LISTED ENTRIES -
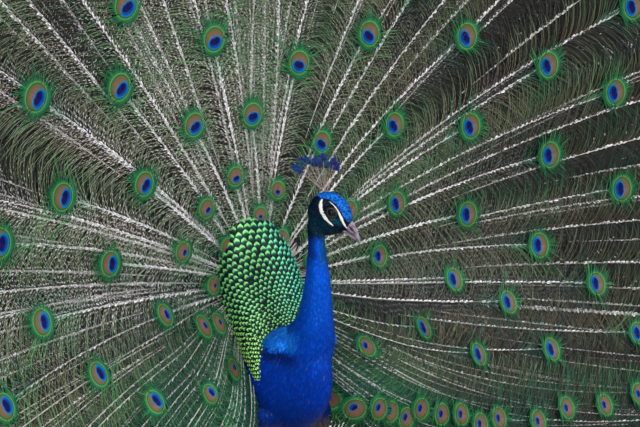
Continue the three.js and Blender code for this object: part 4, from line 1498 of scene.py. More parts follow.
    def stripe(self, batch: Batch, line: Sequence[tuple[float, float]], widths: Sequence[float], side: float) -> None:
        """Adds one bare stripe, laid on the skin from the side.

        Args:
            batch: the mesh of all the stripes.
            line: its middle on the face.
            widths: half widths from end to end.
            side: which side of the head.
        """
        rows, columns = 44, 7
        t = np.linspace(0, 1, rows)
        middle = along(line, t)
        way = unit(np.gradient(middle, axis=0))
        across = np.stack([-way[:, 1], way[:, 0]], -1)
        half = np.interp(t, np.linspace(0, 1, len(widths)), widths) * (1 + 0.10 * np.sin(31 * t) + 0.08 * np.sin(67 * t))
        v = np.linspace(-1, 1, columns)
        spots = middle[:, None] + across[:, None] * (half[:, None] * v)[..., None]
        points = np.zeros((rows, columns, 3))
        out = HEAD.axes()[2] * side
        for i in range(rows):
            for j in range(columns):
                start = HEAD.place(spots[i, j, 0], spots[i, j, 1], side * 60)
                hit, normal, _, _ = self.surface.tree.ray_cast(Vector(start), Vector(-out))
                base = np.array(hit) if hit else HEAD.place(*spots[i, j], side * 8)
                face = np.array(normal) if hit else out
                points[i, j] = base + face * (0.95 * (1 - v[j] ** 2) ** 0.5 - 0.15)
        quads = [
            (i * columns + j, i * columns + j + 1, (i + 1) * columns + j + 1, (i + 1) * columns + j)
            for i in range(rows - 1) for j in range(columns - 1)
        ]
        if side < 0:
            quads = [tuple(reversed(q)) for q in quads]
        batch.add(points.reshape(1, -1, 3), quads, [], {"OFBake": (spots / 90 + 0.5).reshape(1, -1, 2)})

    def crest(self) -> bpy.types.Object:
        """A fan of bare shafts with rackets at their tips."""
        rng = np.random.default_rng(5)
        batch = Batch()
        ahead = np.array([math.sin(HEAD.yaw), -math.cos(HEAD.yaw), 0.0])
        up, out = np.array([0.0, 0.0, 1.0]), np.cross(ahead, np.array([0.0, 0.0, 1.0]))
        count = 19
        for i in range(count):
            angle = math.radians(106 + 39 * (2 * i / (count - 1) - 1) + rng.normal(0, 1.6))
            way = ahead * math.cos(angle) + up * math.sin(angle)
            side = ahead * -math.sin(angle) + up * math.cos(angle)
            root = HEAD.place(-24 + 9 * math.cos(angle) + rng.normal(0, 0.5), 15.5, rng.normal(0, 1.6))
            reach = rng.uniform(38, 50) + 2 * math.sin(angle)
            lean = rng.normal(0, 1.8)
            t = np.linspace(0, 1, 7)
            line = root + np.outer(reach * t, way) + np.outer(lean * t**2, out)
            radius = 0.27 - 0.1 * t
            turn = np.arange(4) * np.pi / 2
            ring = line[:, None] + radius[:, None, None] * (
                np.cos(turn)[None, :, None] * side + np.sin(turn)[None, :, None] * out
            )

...

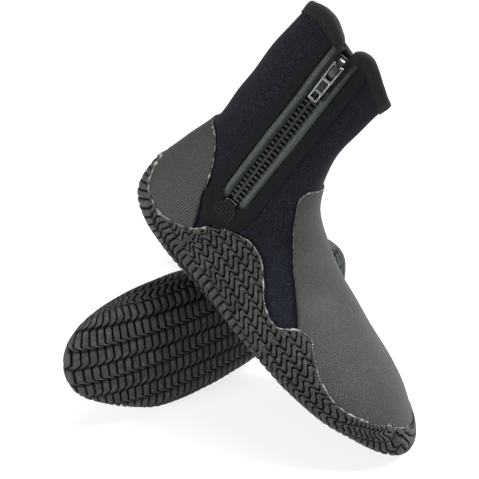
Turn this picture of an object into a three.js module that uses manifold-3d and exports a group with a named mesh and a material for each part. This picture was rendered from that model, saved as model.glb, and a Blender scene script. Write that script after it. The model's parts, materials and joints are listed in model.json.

BRIEF - Your task is to extract exactly the lines starting at the line with "Continue the three.js" and ending at the line with "from the side.", including both ends, and no other lines.

FINISHED TASK -
Continue the three.js and Blender code for this object: part 4, from line 1498 of scene.py. More parts follow.
    def stripe(self, batch: Batch, line: Sequence[tuple[float, float]], widths: Sequence[float], side: float) -> None:
        """Adds one bare stripe, laid on the skin from the side.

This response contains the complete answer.